The exercise ▸
Look over the lines below. Report each one that includes the string "type".

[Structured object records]
[BEGIN]

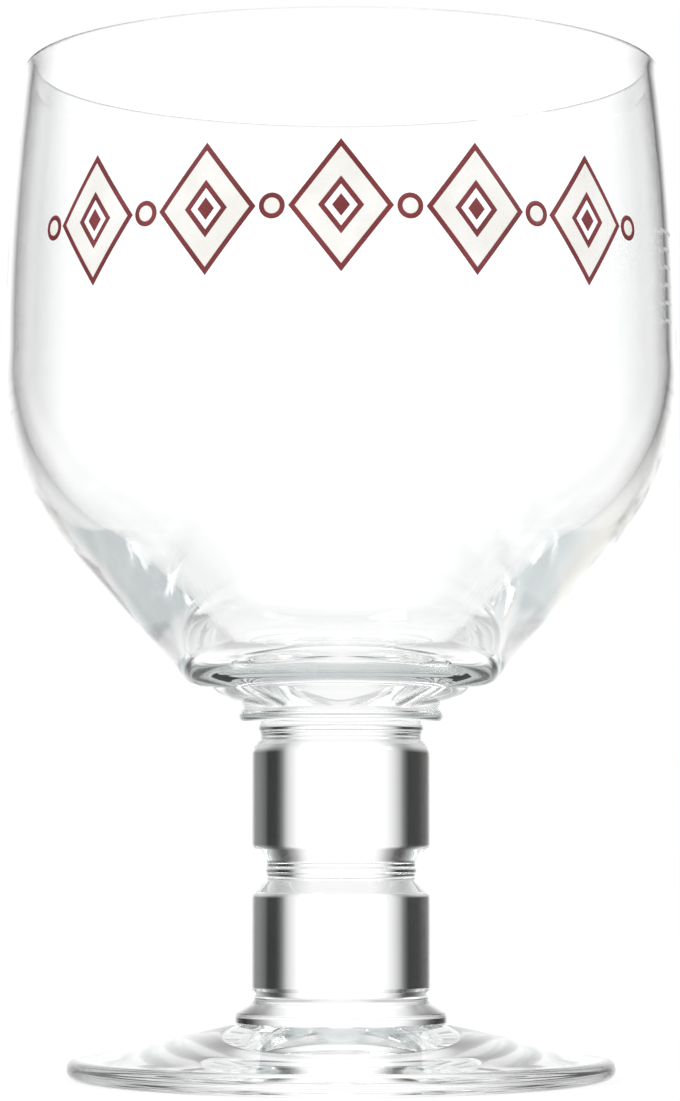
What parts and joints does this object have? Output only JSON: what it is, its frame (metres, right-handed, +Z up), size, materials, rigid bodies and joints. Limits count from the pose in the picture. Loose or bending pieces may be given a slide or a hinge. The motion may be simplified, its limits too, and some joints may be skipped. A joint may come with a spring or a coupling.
{
  "type": "chalice beer glass",
  "caption": "Stemmed chalice beer glass: thick round bowl, stem of two solid glass drums and a wide foot, with a printed lozenge band.",
  "frame": {"origin": "centre of the face that the foot rests on", "axes": "+Z up along the axis of the glass, the middle of the printed band faces -Y"},
  "size_m": [0.0992, 0.0993, 0.149],
  "materials": {
    "glass": "clear polished glass",
    "enamel_white": "fired white enamel",
    "enamel_red": "fired dark red enamel"
  },
  "bodies": {
    "root": {"bowl": "glass", "bowl_collar": "glass", "stem_neck": "glass", "upper_drum": "glass", "stem_waist": "glass", "lower_drum": "glass", "foot_collar": "glass", "foot": "glass", "print_fill": "enamel_white", "print_outline": "enamel_red", "fill_mark": "enamel_white"}
  },
  "joints": []
}
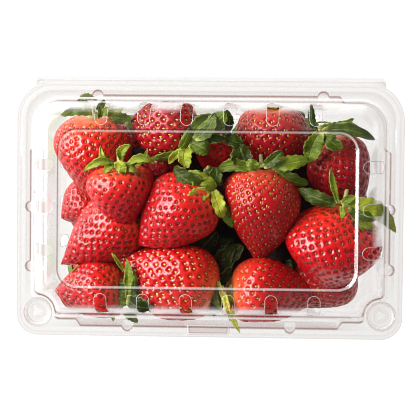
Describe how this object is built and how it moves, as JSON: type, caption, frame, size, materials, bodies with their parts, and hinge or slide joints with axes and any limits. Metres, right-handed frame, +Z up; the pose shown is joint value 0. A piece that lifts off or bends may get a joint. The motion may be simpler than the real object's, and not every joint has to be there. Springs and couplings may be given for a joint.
{
  "type": "punnet of strawberries",
  "caption": "Clear hinged plastic punnet, shut, with air slots, snap buttons and a label panel, filled with a heap of ripe strawberries with green crowns.",
  "frame": {"origin": "on the table under the middle of the pack", "axes": "+Z up, +X along the pack's length to the right, +Y from the front edge with the buttons to the hinge at the back"},
  "size_m": [0.187, 0.126, 0.0863],
  "materials": {
    "tub_plastic": "clear thermoformed sheet",
    "lid_plastic": "clear thermoformed sheet",
    "strawberries": "moist ripe fruit"
  },
  "bodies": {
    "tub": {"tub": "tub_plastic", "strawberries": "strawberries"},
    "lid": {"lid": "lid_plastic"}
  },
  "joints": [
    {"name": "lid_hinge", "type": "hinge", "parent": "tub", "child": "lid", "pos_m": [0, 0.0622, 0.0668], "axis": [-1, 0, 0], "range_deg": [0, 180]}
  ]
}
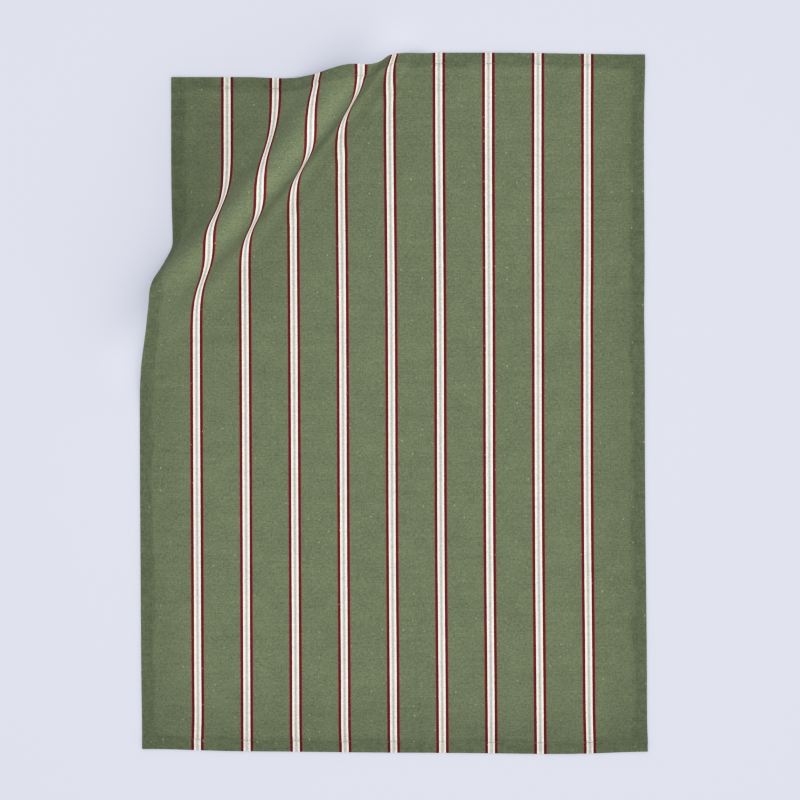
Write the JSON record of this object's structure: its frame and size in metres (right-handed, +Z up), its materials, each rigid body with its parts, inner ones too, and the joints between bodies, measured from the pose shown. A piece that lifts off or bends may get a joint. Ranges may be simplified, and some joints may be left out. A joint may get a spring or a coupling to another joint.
{
  "type": "tea towel",
  "caption": "Hemmed cotton tea towel with lengthwise stripes, laid flat with one corner pushed in so that a soft ridge stands across it.",
  "frame": {"origin": "on the surface it lies on, under the middle of the outline", "axes": "+Y along the towel's length towards the end with the ridge, +X across it to the right seen from above, +Z up"},
  "size_m": [0.507, 0.7012, 0.0443],
  "materials": {
    "cotton": "matt plain weave"
  },
  "bodies": {
    "root": {"towel": "cotton"}
  },
  "joints": []
}
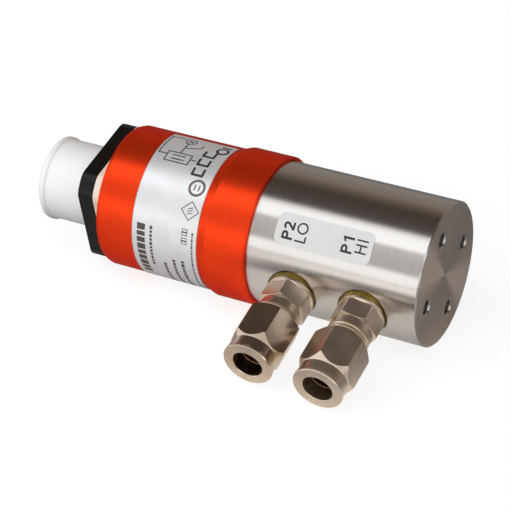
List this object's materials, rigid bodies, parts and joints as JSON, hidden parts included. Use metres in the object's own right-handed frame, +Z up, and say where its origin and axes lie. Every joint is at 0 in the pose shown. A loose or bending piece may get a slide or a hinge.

[END]

Solution to this task ▸
  "type": "chalice beer glass",
Describe how this object is built and how it moves, as JSON: type, caption, frame, size, materials, bodies with their parts, and hinge or slide joints with axes and any limits. Metres, right-handed frame, +Z up; the pose shown is joint value 0. A piece that lifts off or bends may get a joint. The motion may be simpler than the real object's, and not every joint has to be there. Springs and couplings may be given for a joint.
  "type": "punnet of strawberries",
    {"name": "lid_hinge", "type": "hinge", "parent": "tub", "child": "lid", "pos_m": [0, 0.0622, 0.0668], "axis": [-1, 0, 0], "range_deg": [0, 180]}
  "type": "tea towel",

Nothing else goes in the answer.